* [Exercise brief] Which lines hold the word "with"? Copy each of them from the material.

* [Record set]

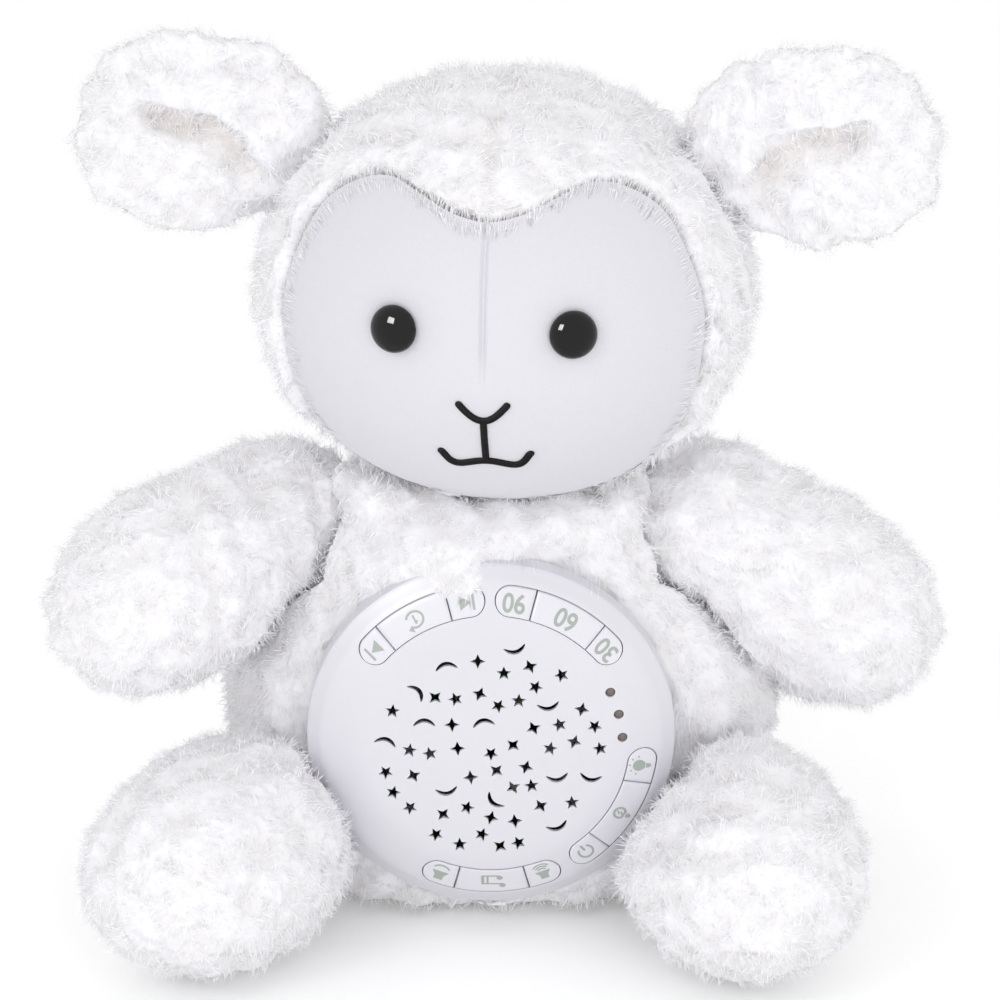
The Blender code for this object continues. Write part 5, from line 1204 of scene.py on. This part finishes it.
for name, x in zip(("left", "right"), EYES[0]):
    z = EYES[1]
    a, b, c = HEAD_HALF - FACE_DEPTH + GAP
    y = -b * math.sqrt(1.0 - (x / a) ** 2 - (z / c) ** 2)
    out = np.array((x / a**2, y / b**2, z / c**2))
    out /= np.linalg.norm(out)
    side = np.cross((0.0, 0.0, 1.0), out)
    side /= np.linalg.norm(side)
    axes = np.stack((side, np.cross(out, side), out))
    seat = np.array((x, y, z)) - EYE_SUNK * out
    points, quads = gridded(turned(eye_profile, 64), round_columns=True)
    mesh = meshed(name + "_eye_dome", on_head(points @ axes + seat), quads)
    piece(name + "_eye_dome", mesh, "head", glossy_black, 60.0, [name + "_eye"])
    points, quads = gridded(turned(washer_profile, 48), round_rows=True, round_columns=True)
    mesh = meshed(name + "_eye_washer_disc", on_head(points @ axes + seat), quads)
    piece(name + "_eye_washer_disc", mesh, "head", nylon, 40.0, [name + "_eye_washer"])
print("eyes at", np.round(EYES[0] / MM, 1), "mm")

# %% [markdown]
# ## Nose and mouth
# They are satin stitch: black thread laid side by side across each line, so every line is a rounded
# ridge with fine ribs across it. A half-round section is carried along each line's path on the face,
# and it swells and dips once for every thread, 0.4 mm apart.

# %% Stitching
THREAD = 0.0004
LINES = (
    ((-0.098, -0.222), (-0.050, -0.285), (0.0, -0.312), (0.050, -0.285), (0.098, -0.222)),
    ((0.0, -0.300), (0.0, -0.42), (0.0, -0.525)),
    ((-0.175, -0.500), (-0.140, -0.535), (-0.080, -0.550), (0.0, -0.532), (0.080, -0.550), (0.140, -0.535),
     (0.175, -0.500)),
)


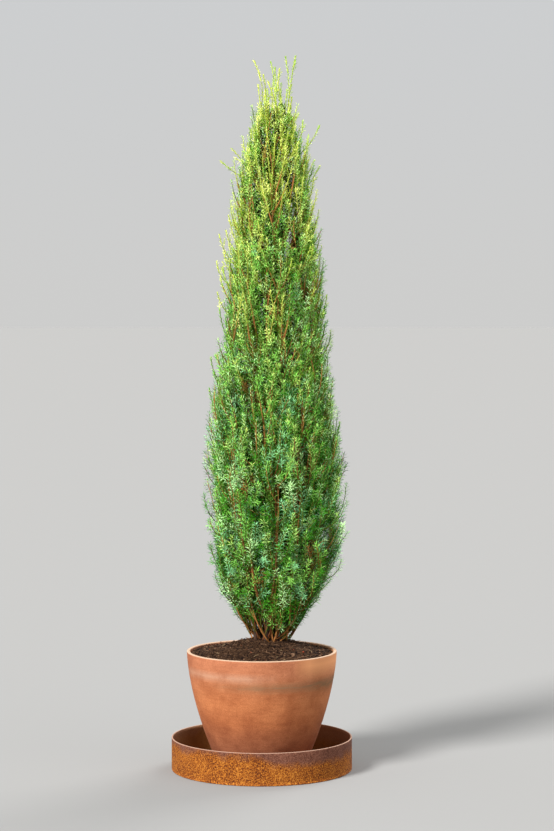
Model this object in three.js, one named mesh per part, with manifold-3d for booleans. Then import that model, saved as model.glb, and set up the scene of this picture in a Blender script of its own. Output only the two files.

* [Written reply]
# ridge with fine ribs across it. A half-round section is carried along each line's path on the face,
Model this object in three.js, one named mesh per part, with manifold-3d for booleans. Then import that model, saved as model.glb, and set up the scene of this picture in a Blender script of its own. Output only the two files.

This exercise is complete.